Попытка передать черты его характера и интересы. Попытка заглянуть в его душу. Удалось это или нет - судить читателям, знакомым с творчеством и манерами поведения Михаила.
3. В работе использованы тексты популярных песен, фраза из стихотворения Иланы Вайсман, стихотворение Алексея Хазара, упомянуты имена или ники нескольких авторов сети.
4. По своим задачам эта работа весьма близка к "Берло. Депрессия. Селезень. С клубничкой" - пародии на работы Лары Галль.
Автор
Неактивен
Сол, вот уж не ожидала Миша Лезинский - один из любимых.

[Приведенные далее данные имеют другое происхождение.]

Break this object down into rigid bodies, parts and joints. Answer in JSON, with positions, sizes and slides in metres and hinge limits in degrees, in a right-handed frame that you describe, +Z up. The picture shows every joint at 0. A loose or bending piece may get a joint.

Жаль, что редко заходит.
Неактивен
Да, он оч-ччень интересный автор. И человек. Только очень болен, прикован к компу - сердце...
Неактивен
Будни и праздники портала ЧХА. Давным-давно не заглядывала.
Вот и Михаила, замечательного автора и обаятельнейшего человека, не поздравила в этом году с ДР. Стыдно.
Дай Бог ему здоровья...
А эссе получилось такое живое - действительно передан характер Михаила, как мне показалось.
Споткнулась на "черных седых бородах" - Вы имели в виду "черные с проседью бороды"?
Неактивен
Нет. Я сказал именно то, что хотел. Весь опус состоит из таких нестыковок, чтобы вызвать ощущение круговерти, положенной на музыку, в которой смешались черное - с белым, героин - с презервативами, действительность - с невероятным, ассоциации - с манерой поведения Миши, некоторая пошлятина - с тоской и неизбежностью итога любой человеческой жизни. И сахрановские туфли - с Ларочкиной уткой.
А "черная с проседью борода - слишком литературно. Так в жизни говорят только писатели. Седой - называют совершенно побелевшую бороду. А черной - все остальные.
Клянусь сбритой пару лет назад по просьбе последней жены черной седой бородой!